Preparation, in this context, means more than just patching software. It requires a shift in the collective spirit of those who build and maintain our digital lives. Strubel emphasizes that the technical defense is only as strong as the human resilience behind it. We are learning to live in a state of constant, low-level surveillance, where the price of connectivity is a permanent awareness of our own exposure.

The Human Cost of Connectivity

We often treat the internet as a cloud, something ethereal and disconnected from the grime of the earth. Yet, the work at Anssi reveals the heavy machinery of the digital age—the cables under the Atlantic, the server farms humming in the suburbs, and the human hands that can accidentally open a door to a predator. Strubel sees the vulnerability in the mundane: the tired administrator who reuses a password, the legacy system at a regional water plant that remains unmonitored.

There is a specific kind of exhaustion that comes with defending a border that has no physical presence. Developers and engineers are now the front-line sentries of a conflict they didn't sign up for.
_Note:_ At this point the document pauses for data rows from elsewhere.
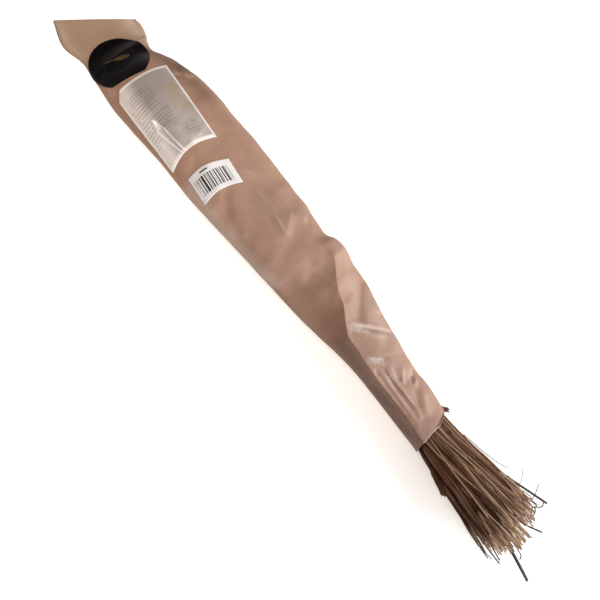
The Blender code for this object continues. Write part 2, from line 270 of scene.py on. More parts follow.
def makeBlackVinyl():
    # Gloss-laminated black sticker film: deep black with a smooth sheen, a faint thin ring and, in foil,
    # a plain ear of grass; their places and sizes are shares of the sticker's own
    material, add, place = newMaterial("gloss black sticker film")
    flat = add("Mapping", {"Vector": add("UVMap", {}), "vector_type": "TEXTURE",
                           "Location": (0.465, 0.525, 0), "Rotation": (0, 0, math.radians(53))})
    along, across = sheetAxes(add, flat)
    radius = add("VectorMath LENGTH", [flat], "Value")
    ring = between(add, radius, 0.268, 0.276, 0.003)
    rise = add("Math MULTIPLY_ADD", [along, -0.16, across])
    off = add("Math ABSOLUTE", [rise])
    stalk = add("Math MULTIPLY", [between(add, off, -0.1, 0.004, 0.002),
                                  between(add, along, -0.22, 0.05, 0.004)])
    # the ear is an oval of slanting grains
    grains = add("Math MULTIPLY_ADD", [off, -1.3, along])
    grains = add("Math MULTIPLY", [grains, 24.0])
    grains = add("Math FRACT", [grains])
    oval = add("CombineXYZ", [add("Math MULTIPLY_ADD", [along, 7.4, -0.55]),
                              add("Math MULTIPLY", [rise, 24.0])])
    oval = add("VectorMath LENGTH", [oval], "Value")
    ear = add("Math MULTIPLY", [between(add, grains, 0, 0.5, 0.08), between(add, oval, -1, 1, 0.05)])
    foil = add("Math MAXIMUM", [stalk, ear])
    colour = add("Mix", {"data_type": "RGBA", 0: ring, 6: "070507", 7: "2a241f"}, 2)
    colour = add("Mix", {"data_type": "RGBA", 0: foil, 6: colour, 7: "a8864e"}, 2)
    worn = add("TexNoise", {"Vector": place, "Scale": perSize(9), "Detail": 3.0})
    rough = add("MapRange", {"Value": worn, "To Min": 0.38, "To Max": 0.5})
    peel = add("Bump", {"Height": worn, "Strength": 0.2, "Distance": 0.2 * mm})
    return setShader(material, {"Base Color": colour, "Roughness": rough, "Metallic": foil,
                                "Normal": peel, "Specular IOR Level": 0.1})


def makeInfoPrint():
    # Gloss-coated label paper printed grey, with a white margin and fine generic rules in place of words
    material, add, place = newMaterial("gloss coated label paper")
    axes = along, across = sheetAxes(add, add("UVMap", {}))
    field = blockOn(add, axes, (0.032, 0.962, 0.028, 0.972), 0.006)
    rows = add("Math MULTIPLY", [along, 27.0])
    stroke = between(add, add("Math FRACT", [rows]), 0.32, 0.62, 0.1)
    words = add("CombineXYZ", [add("Math MULTIPLY", [across, 26.0]), add("Math FLOOR", [rows])])
    words = add("VectorMath FLOOR", [words])
    words = add("TexWhiteNoise", {"noise_dimensions": "2D", "Vector": words})
    ink = add("Math MULTIPLY", [stroke, between(add, words, 0.12, 2.0, 0.03)])
    blocks = 0.0
    for corners in ((0.15, 0.44, 0.14, 0.56), (0.47, 0.66, 0.28, 0.66), (0.30, 0.76, 0.06, 0.24),
                    (0.74, 0.88, 0.62, 0.86)):
        blocks = add("Math MAXIMUM", [blocks, blockOn(add, axes, corners, 0.006)])
    for share in (blocks, 0.5):
        ink = add("Math MULTIPLY", [ink, share])
    mottle = add("TexNoise", {"Vector": place, "Scale": perSize(7), "Detail": 6.0, "Roughness": 0.75})
    gold = add("MapRange", {"Value": mottle, "From Min": 0.42, "From Max": 0.64, "To Max": 0.8})
    gold = add("Math MULTIPLY", [gold, blockOn(add, axes, (0.26, 0.58, 0.70, 0.94), 0.006)])
    # painted light: its left side, which faces the lamps, is painted paler; a painted white highlight runs
    # along the fold
    paintedLightOnLeft = add("MapRange", {"Value": across, "From Min": 0.38, "From Max": 0.2})
    colour = add("Mix", {"data_type": "RGBA", 0: paintedLightOnLeft, 6: "ddd6d1", 7: "f4efec"}, 2)
    fieldTint = add("Mix", {"data_type": "RGBA", 0: paintedLightOnLeft, 6: "a59b96", 7: "ded4ce"}, 2)
    # painted highlight: the fold attribute paints a white glint along the label's fold
    fold = add("Attribute", {"attribute_name": "fold"}, "Fac")
    for share, over in ((field, fieldTint), (ink, "5f5852"), (gold, "a68f66"), (fold, "fbf8f5")):
        colour = add("Mix", {"data_type": "RGBA", 0: share, 6: colour, 7: over}, 2)
    ripple = add("TexNoise", {"Vector": place, "Scale": perSize(12), "Detail": 2.0})
    bump = add("Bump", {"Height": ripple, "Strength": 0.3, "Distance": 0.4 * mm})
    return setShader(material, {"Base Color": colour, "Roughness": 0.32, "Normal": bump})


def makeBarPrint():
    # Thermal label paper: smooth white with a soft sheen, and plain upright bars that encode nothing
    material, add, place = newMaterial("thermal label paper")
    axes = sheetAxes(add, add("UVMap", {}))
    # two waves that drift apart give bars of many widths
    bars = 0.0
    for rate, start in ((88.0, 0.4), (137.0, 1.9)):
        wave = add("Math MULTIPLY_ADD", [axes[1], rate, start])
        wave = add("Math SINE", [wave])
        bars = add("Math ADD", [bars, wave])
    bars = add("Math GREATER_THAN", [bars, -0.1])
    bars = add("Math MULTIPLY", [bars, blockOn(add, axes, (0.25, 0.84, 0.08, 0.90), 0.01)])
    ink = add("Math MAXIMUM", [bars, blockOn(add, axes, (0.10, 0.155, 0.30, 0.5), 0.01)])
    # the print head was weak at both ends
    weak = add("MapRange", {"Value": between(add, axes[1], 0.2, 0.82, 0.03), "To Min": 0.45})
    ink = add("Math MULTIPLY", [ink, weak])
    tooth = add("TexNoise", {"Vector": place, "Scale": perSize(0.8), "Detail": 3.0})
    rough = add("MapRange", {"Value": tooth, "To Min": 0.42, "To Max": 0.55})
    bump = add("Bump", {"Height": tooth, "Strength": 0.2, "Distance": 0.05 * mm})
    colour = add("Mix", {"data_type": "RGBA", 0: ink, 6: "d6d2d0", 7: "1c1d20"}, 2)
    return setShader(material, {"Base Color": colour, "Roughness": rough, "Normal": bump})


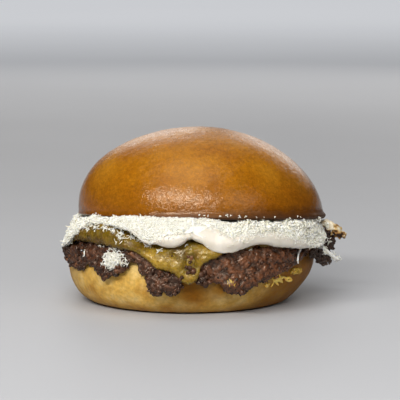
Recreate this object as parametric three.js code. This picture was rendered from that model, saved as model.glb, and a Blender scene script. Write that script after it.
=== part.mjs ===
import * as THREE from "three";
import { mergeVertices } from "three/addons/utils/BufferGeometryUtils.js";

// A smash burger: a round brioche bun with one thin, lacy beef patty, a melted slice of cheese,
// cream sauce and a layer of finely grated cheese.
//
// Millimetres, +Z up. The front of the burger faces -Y. An azimuth is an angle round the burger
// in degrees, 0 at the front and growing towards +X. The layers lie on each other like blankets
// over the heel: nearly flat on top, over a round shoulder, then down the side to an uneven edge.

// ---------- driving dimensions ----------

const GAP = 0.45; // clearance between neighbouring layers
const SIDE_GAP = 0.7; // and where they hang down the side

const HEEL = {
  radius: 57.5, // a 115 mm bun at its widest
  shift: -2.3, // the heel's centre along X, to the left of the layers' own
  height: 26, // cut face above the ground, at the middle
  riseRight: 2.5, // how much higher the cut face is at its right rim
  riseFront: 0.7,
  shoulder: 2.4,
  widestAt: 18, // height where the side is at its widest
  foot: { left: 46, right: 44 }, // radius of the flat underside
  curve: { left: 2.0, right: 1.6 }, // how soon the side turns upright
  swell: { left: 0.625, right: 0.95 }, // below 1 the side is rounded, near 1 it is slanted
};

const CROWN = {
  radius: 57.2,
  shift: 2.3, // the crown's centre along X
  height: 41.8, // from its cut face to the top
  cutHeight: 38.1, // the cut face above the ground, at the middle
  tiltBack: 5.9, // degrees, front rim up
  tiltRight: 1.0, // degrees, right rim down
  rimInset: 2.2, // how far the cut face lies inside the widest radius
  rimHeight: 2.4,
  widest: { left: 5.0, right: 0.8 }, // height of the widest ring above the cut face
  fullness: { left: 2.08, right: 1.93 }, // exponent of the dome's outline
};

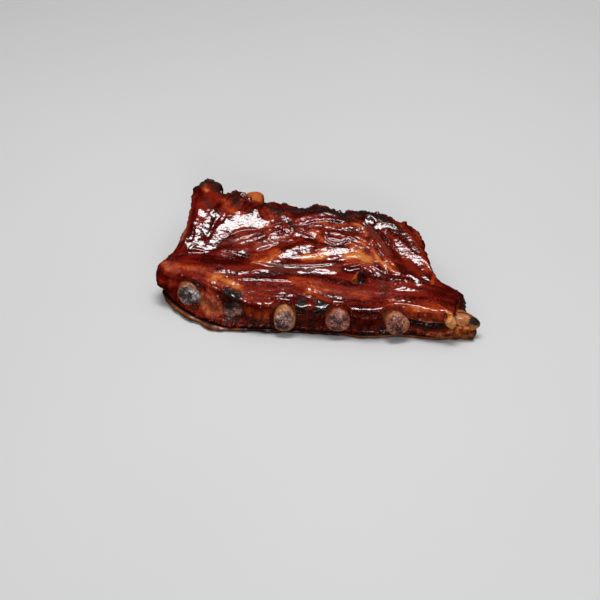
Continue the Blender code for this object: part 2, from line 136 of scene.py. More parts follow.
LEANS = [
    # the front
    (9, 2, 7, [(-87.5, -22), (-74, -23.5), (-62, -27)]),
    (25, -3, 4.5, [(-91, -23), (-87.5, -24.5), (-84, -26.5)]),
    (7, 0, 16, [(-66, -31.5), (-44, -37), (-20.5, -37.5), (10, -38), (44, -38)]),
    (7, 0, 6, [(-50, -29), (-30.5, -28), (-8.5, -27.5), (14, -28.5), (42, -30)]),
    (6, 0, 8, [(20, -28), (32, -29), (44, -30)]),
    (6, 0, 15, [(46, -38), (66, -36.5), (83.5, -34)]),
    # the basin at the left and the lobe beside it
    (20, 30, 4, [(-71, -0.5), (-69.5, 7.5), (-67, 20.5)]),
    (20, -14, 4, [(-67.5, 1), (-65.5, 9.5), (-63, 18)]),
    (16, 10, 6, [(-74, 24), (-74, 12), (-74, 2)]),
    (26, 12, 4.6, [(-74.5, 17), (-72.5, 15)]),
    (25, 12, 2, [(-69, 17), (-67, 18.5)]),
    (26, 12, 3, [(-73, 11.5), (-72.5, 9.5)]),
    (26, 12, 2.6, [(-72.5, 6.5), (-71.5, 4.5)]),
    (28, 11, 1.8, [(-77, 6), (-77, 1), (-76.5, -3)]),
    (25, 11, 2.8, [(-81, -4), (-76, -4.5), (-71, -5.5), (-66.5, -3)]),
    (26, 10, 5.5, [(-65.5, -1), (-63.5, 4), (-60.5, 10.5), (-58, 13)]),
    (25, 8, 7, [(-58, 13.5), (-51, 15), (-44, 16), (-39.5, 16)]),
    (27, 8, 3, [(-45, 18), (-43.5, 22)]),
    (24, 8, 2, [(-45, -4.5), (-42, -2.5)]),
    (9, 5, 6, [(-40.5, -1.5), (-33.5, 1.5), (-27.5, 5)]),
    # behind the middle
    (24, 6, 3, [(-31, 7), (-26, 7)]),
    (24, 6, 2.6, [(-25, 8), (-21.5, 8.5), (-15.5, 10.5), (-9, 9.5)]),
    (14, 5, 7, [(-26, 15), (-21, 12.5), (-14, 13)]),
    (24, 7, 1.8, [(-14, 13), (-10, 11), (-5, 8.5)]),
    (20, 4, 2.2, [(-16.5, 20.5), (-8.5, 24), (0.5, 27)]),
    (20, 4, 1.4, [(-7.5, 17), (0.5, 16.5), (6.5, 15.5)]),
    # middle streaks
    (24, 5, 4.5, [(-19.5, -7.5), (-15, -5.5), (-11, -2.5), (-8.5, 0)]),
    (24, 5, 1.8, [(-23, -10), (-12.5, -9), (-2.5, -7)]),
    (24, 3, 6, [(4, -4), (9, -3), (14.5, -3)]),
    # the curl
    (25, 3, 1.8, [(2, 9.5), (3, 6), (7, 4.5), (13, 6), (17, 8)]),
    (20, 3, 1.6, [(4.5, 11), (8.5, 10), (12.5, 9.5)]),
    # the right
    (25, 0, 2.6, [(33, 20.5), (38, 21.5), (43, 20.5)]),
    (14, -1, 3, [(50, 15), (54, 10.5), (60, 5)]),
    (23, -1, 3.5, [(46, 9), (52, 3), (58, -1.5), (62, -5.5)]),
    (27, 2, 1.8, [(54, -17), (58, -20), (60, -23)]),
    # the second ridge, the arched fold and the front
    (20, 8, 2.4, [(-60, -24.5), (-52, -23)]),
    (23, 8, 1.6, [(-46, -24), (-40.5, -23.5), (-34.5, -22)]),
    (23, 3, 1.5, [(-11, -19.5), (-0.5, -19), (10, -19)]),
    (24, 1, 1.6, [(16.5, -15), (21.5, -14), (28.5, -12), (33.5, -13), (40, -16)]),
]
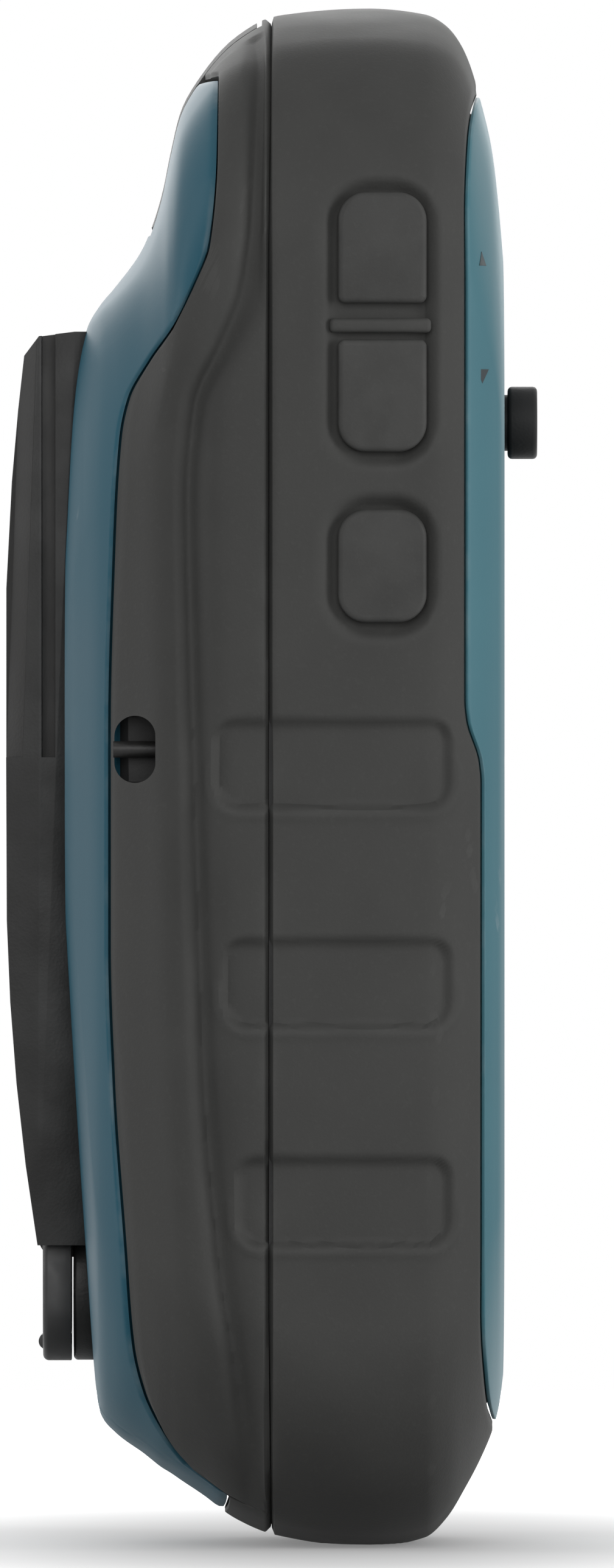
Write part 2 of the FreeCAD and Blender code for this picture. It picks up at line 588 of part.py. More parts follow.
def spine_solid():
    """The spine's crowned side outline spread over its width."""
    low, high = dim("spine_bottom"), dim("spine_top")
    crest = dim("spine_crest")
    corner = lambda y, z: FreeCAD.Vector(-dim("spine_width") / 2, y, z)
    foot_point = corner(crest - dim("spine_fall"), low)
    crest_low = corner(crest, dim("crest_low"))
    crest_high = corner(crest, dim("crest_high"))
    head_point = corner(crest - 1.2, high - 1.6)
    lower_bow = corner(crest - 0.27 * dim("spine_fall"), (low + dim("crest_low")) / 2)
    upper_bow = corner(crest - 0.42, (high - 1.6 + dim("crest_high")) / 2)
    edges = [
        Part.LineSegment(corner(8, low), foot_point).toShape(),
        Part.Arc(foot_point, lower_bow, crest_low).toShape(),
        Part.LineSegment(crest_low, crest_high).toShape(),
        Part.Arc(crest_high, upper_bow, head_point).toShape(),
        Part.LineSegment(head_point, corner(crest - 2.2, high - 0.3)).toShape(),
        Part.LineSegment(corner(crest - 2.2, high - 0.3), corner(crest - 4.6, high)).toShape(),
        Part.LineSegment(corner(crest - 4.6, high), corner(8, high)).toShape(),
        Part.LineSegment(corner(8, high), corner(8, low)).toShape(),
    ]
    return Part.Face(Part.Wire(edges)).extrude(FreeCAD.Vector(dim("spine_width"), 0, 0))


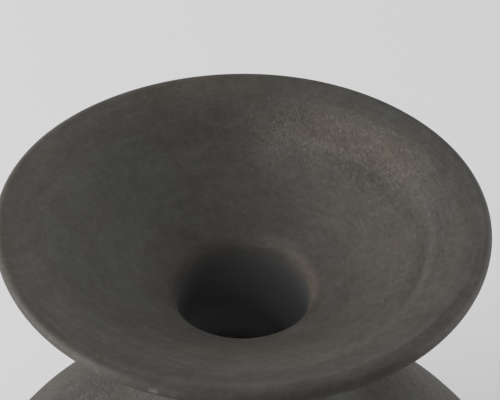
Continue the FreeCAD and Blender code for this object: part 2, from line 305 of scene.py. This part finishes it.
def thrown_surface(outline):
    """The outline turned round the axis, with the unevenness of a hand-thrown wall, as rows of points."""
    flat = np.array(outline.points)
    zones = np.array(outline.zones)
    along = np.gradient(flat, axis=0)
    along /= np.linalg.norm(along, axis=1)[:, None]
    outward = np.stack([along[:, 1], -along[:, 0]], axis=1)
    steps = np.linalg.norm(np.diff(flat, axis=0), axis=1)
    run = np.concatenate([[0.0], np.cumsum(steps)])[:, None]

    turn = np.linspace(0, 2 * math.pi, TURNS, endpoint=False)[None, :]
    radius, height = flat[:, 0][:, None], flat[:, 1][:, None]
    outside = np.isin(zones, ["body", "under"])[:, None]
    funnel = (zones == "funnel")[:, None]
    inside = (zones == "inside")[:, None]
    rim_zones = np.isin(zones, ["under", "lip", "funnel"])[:, None]
    above_foot = (zones != "foot")[:, None]

    # Outward from the wall: the fingers' spiral, slow waves, and the funnel's steps and swells
    spiral = np.cos(2 * math.pi * run / SPIRAL + turn)
    uneven = waves(turn, run, *OUTSIDE_WAVES)
    push = np.where(outside, OUTSIDE_MARKS * spiral + uneven - OUTSIDE_BACK, 0.0) * np.ones_like(turn)
    rough = falling(radius, *FUNNEL_WAVES_TO) * waves(turn, run, *FUNNEL_WAVES)
    push = np.where(funnel, funnel_relief(radius, turn) + rough, push)
    neck_inside = inside * rising(height, *NECK_MARKS_FROM) * falling(height, *NECK_MARKS_TO)
    push = push + neck_inside * NECK_MARKS * spiral
    push *= rising(radius, *WALL_FROM)

    # The rim is out of round and out of level, and the whole top has settled and leans
    top = rising(height, *TOP_FROM) * above_foot
    rim = rising(radius, *RIM_FROM) * rim_zones
    spread, raised = (rim_wave(turn, parts) for parts in (RIM_SPREAD, RIM_LIFT))
    r = radius + outward[:, 0][:, None] * push + rim * (spread - RIM_SHRINK)
    z = height + outward[:, 1][:, None] * push + rim * raised - TOP_SINK * top
    x = r * np.sin(turn) + TOP_SHIFT * top
    y = -r * np.cos(turn)
    return np.stack([x, y, z * np.ones_like(turn)], axis=2) * MM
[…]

They find themselves caught between the drive for rapid innovation and the sobering necessity of security, a tension that defines the modern tech industry. The dream of a frictionless world has been replaced by the reality of a world where every connection must be scrutinized.

As the sun sets over the Seine, the digital signals continue to pulse through the city, invisible and indifferent. We are left asking how much of our personal and national security we are willing to outsource to the convenience of the grid. The answer may lie not in a more complex firewall, but in our willingness to acknowledge that the silence of our devices is sometimes the most deceptive sound of all.